O Tribunal Regional Federal da 1ª Região (TRF1) cassou a liminar concedida na primeira instância, que havia determinado a imediata reintegração de posse do conjunto de fazendas São José, localizado em Ilhéus (BA). O TRF1 acatou o pedido do Ministério Público Federal (MPF), que alegava tratar-se de área tradicionalmente ocupada pelo povo indígena Tupinambá.
O caso envolve área situada no distrito de Olivença, no sul da Bahia, onde são constantes os conflitos entre indígenas e proprietários rurais. A propriedade, segundo o MPF, está dentro dos limites da Terra Indígena Tupinambá de Oliveira, que passa por processo de demarcação desde 2009, estando em fase de conclusão.
Para o Ministério Público, a liminar em favor do fazendeiro nem sequer poderia ter sido concedida, já que a Lei 6.001 de 1973 veda a concessão de posse a particulares de área em processo de demarcação indígena. Pela Constituição Federal, esses territórios são considerados bem da União.
No recurso, o MPF também reforçou a existência de estudo antropológico que comprova a presença dos Tupinambá no território antes da chegada do autor da ação na área em disputa. O documento, no entanto, não foi considerado pelo juiz, caracterizando cerceamento de defesa, conforme apontou o MPF.
Na avaliação do órgão, a decisão equivocada pela reintegração de posse tomou por base apenas os documentos apresentados pelo fazendeiro, como escritura de compra e venda, recibos de pagamentos de salários de empregados, notas fiscais de produtos rurais, comprovante de venda de cacau, entre outros.
“Para o reconhecimento desse direito, há que se ater às várias peculiaridades da matéria, atinentes ao tipo de posse indígena, diverso da civil, visto que atrelada, nos termos da própria Constituição, aos usos, costumes e tradições da comunidade envolvida, e ao conceito de ocupação permanente, não podendo desconsiderar as expulsões de que os índios foram vítimas ao longo dos anos”, afirma o recurso do MPF.

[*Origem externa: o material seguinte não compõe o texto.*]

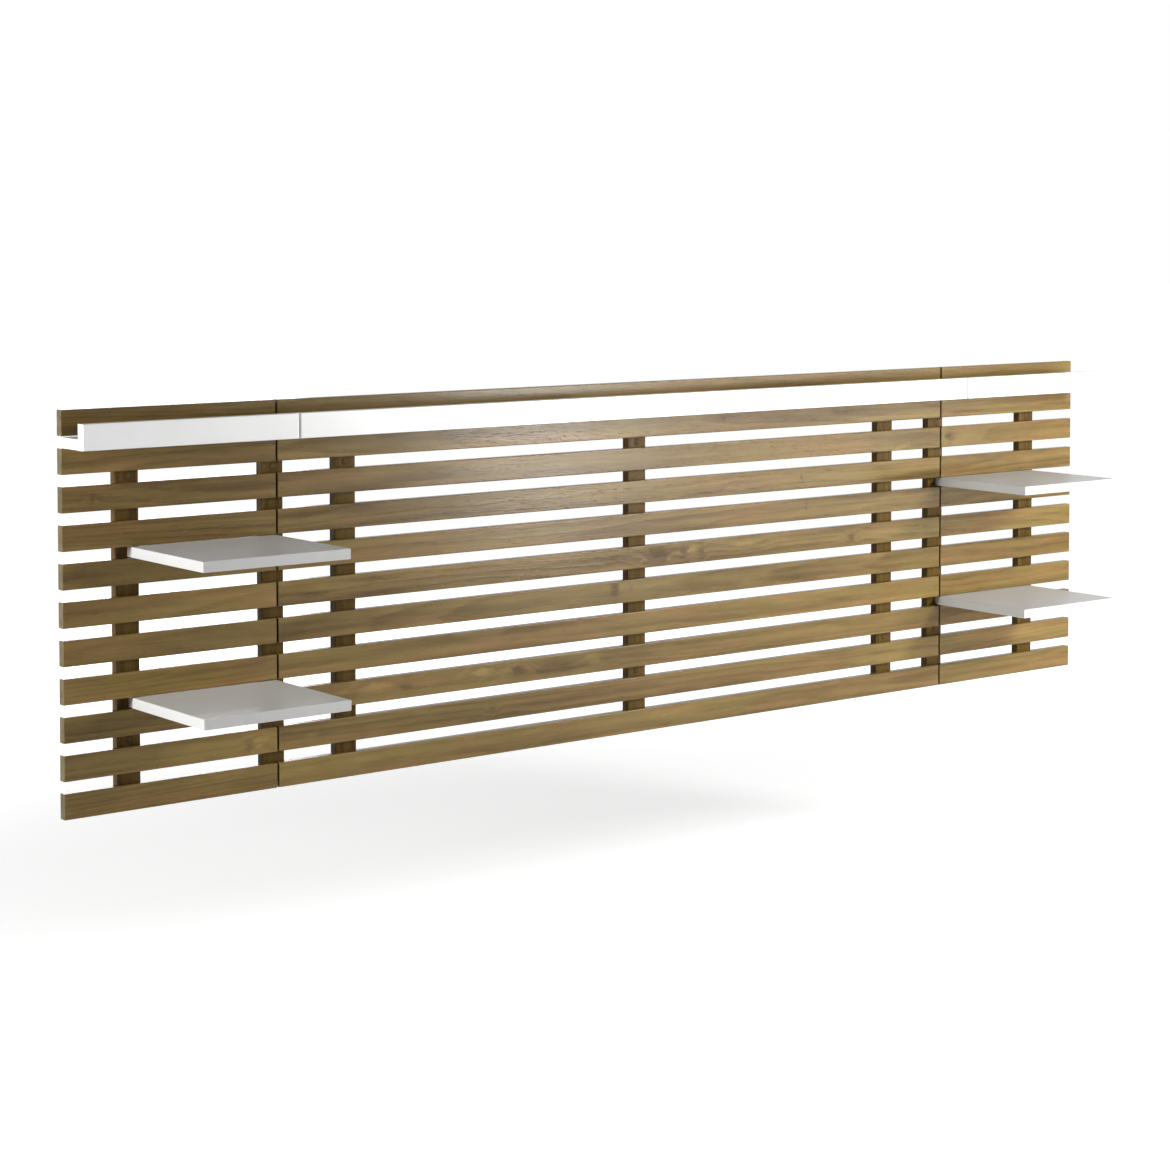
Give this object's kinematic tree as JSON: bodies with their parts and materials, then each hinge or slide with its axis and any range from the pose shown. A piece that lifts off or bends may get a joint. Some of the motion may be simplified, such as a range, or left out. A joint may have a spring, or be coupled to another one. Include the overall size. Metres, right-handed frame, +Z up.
{
  "type": "slatted headboard with floating shelves",
  "caption": "Wide wall-hung headboard panel of horizontal wooden slats on upright battens, with a white picture ledge along the top and white floating shelves at both sides.",
  "frame": {"origin": "centre of the wall screw pattern, on the wall plane at the backs of the battens, half way up the middle batten", "axes": "+X to the viewer's right along the slats, +Y into the wall, +Z up"},
  "size_m": [2.7, 0.3, 0.748],
  "materials": {
    "slat_wood": "satin walnut-tone decor with long horizontal grain",
    "batten_wood": "satin walnut-tone decor, upright grain, darker than the slats",
    "shelf_lacquer": "white satin lacquer on board",
    "ledge_lacquer": "white satin lacquer on board",
    "screw_steel": "zinc plated",
    "bracket_steel": "bright zinc plated",
    "dowel_wood": "bare beech"
  },
  "bodies": {
    "root": {"left_slat_01": "slat_wood", "left_slat_02": "slat_wood", "left_slat_03": "slat_wood", "left_slat_04": "slat_wood", "left_slat_05": "slat_wood", "left_slat_06": "slat_wood", "left_slat_07": "slat_wood", "left_slat_08": "slat_wood", "left_slat_09": "slat_wood", "left_slat_10": "slat_wood", "left_slat_11": "slat_wood", "middle_slat_01": "slat_wood", "middle_slat_02": "slat_wood", "middle_slat_03": "slat_wood", "middle_slat_04": "slat_wood", "middle_slat_05": "slat_wood", "middle_slat_06": "slat_wood", "middle_slat_07": "slat_wood", "middle_slat_08": "slat_wood", "middle_slat_09": "slat_wood", "middle_slat_10": "slat_wood", "middle_slat_11": "slat_wood", "right_slat_01": "slat_wood", "right_slat_02": "slat_wood", "right_slat_03": "slat_wood", "right_slat_04": "slat_wood", "right_slat_05": "slat_wood", "right_slat_06": "slat_wood", "right_slat_07": "slat_wood", "right_slat_08": "slat_wood", "right_slat_09": "slat_wood", "right_slat_10": "slat_wood", "right_slat_11": "slat_wood", "left_outer_batten": "batten_wood", "left_joint_batten": "batten_wood", "left_inner_batten": "batten_wood", "middle_batten": "batten_wood", "right_inner_batten": "batten_wood", "right_joint_batten": "batten_wood", "right_outer_batten": "batten_wood", "upper_left_shelf": "shelf_lacquer", "upper_right_shelf": "shelf_lacquer", "lower_left_shelf": "shelf_lacquer", "lower_right_shelf": "shelf_lacquer", "left_ledge_board": "ledge_lacquer", "middle_ledge_board": "ledge_lacquer", "right_ledge_board": "ledge_lacquer", "left_ledge_lip": "ledge_lacquer", "middle_ledge_lip": "ledge_lacquer", "right_ledge_lip": "ledge_lacquer", "slat_screws": "screw_steel", "ledge_screws": "screw_steel", "bracket_screws": "screw_steel", "shelf_brackets": "bracket_steel", "ledge_dowels": "dowel_wood"}
  },
  "joints": []
}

Na decisão, o TRF1 destaca que a apelação do fazendeiro perdeu a utilidade jurídica, com o início do processo demarcatório do território, 18 dias após o ajuizamento da ação. “Já não basta ao particular articular as salvaguardas civis ao uso do imóvel. O alegado direito à propriedade passa a se sujeitar ao risco de perda, por força dos direitos conferidos pela Constituição aos indígenas, tal como eventualmente reconhecido pela União”, entendeu o Tribunal.
A Corte considerou, ainda, que não há na petição inicial argumentos que comprovem a ausência do direito dos indígenas à terra, nem eventuais falhas no processo administrativo que seriam capazes de impedir a ocupação do território pelos Tupinambá.
Jurisprudência
O próprio Supremo Tribunal Federal (STF) tem entendimento consolidado no sentido de que a remoção forçada de indígenas das terras tradicionalmente por eles ocupadas não lhes retira o direito garantido pela Constituição Federal ao território. A legislação brasileira prevê que o direito territorial dos povos indígenas é originário e congênito, afastando a ideia de que basta o título de propriedade para assegurar a posse a particulares que reivindicam o terreno. Além disso, considera nulos e extintos os atos que tenham por objeto o domínio de terras tradicionalmente ocupadas.
Por esses motivos, o MPF argumenta que não podem ser aplicados às questões territoriais indígenas os conceitos civilistas de posse e propriedade. “A presença de indígenas em determinada área está ligada diretamente ao conceito de habitat e à necessidade de manutenção do território como meio de garantir a sobrevivência física e cultural, ainda que inexistentes construções ou obras que comprovem a posse de acordo com os preceitos civilistas”, afirma no recurso acolhido pela Justiça Federal.
Para o Ministério Público, não restam dúvidas de que os Tupinambá já ocupavam o território antes de ele ser adquirido pelo autor da ação. “O fato de terem sidos expulsos, pouco a pouco, de seus territórios, não descaracteriza a ocupação tradicional”, concluiu o órgão.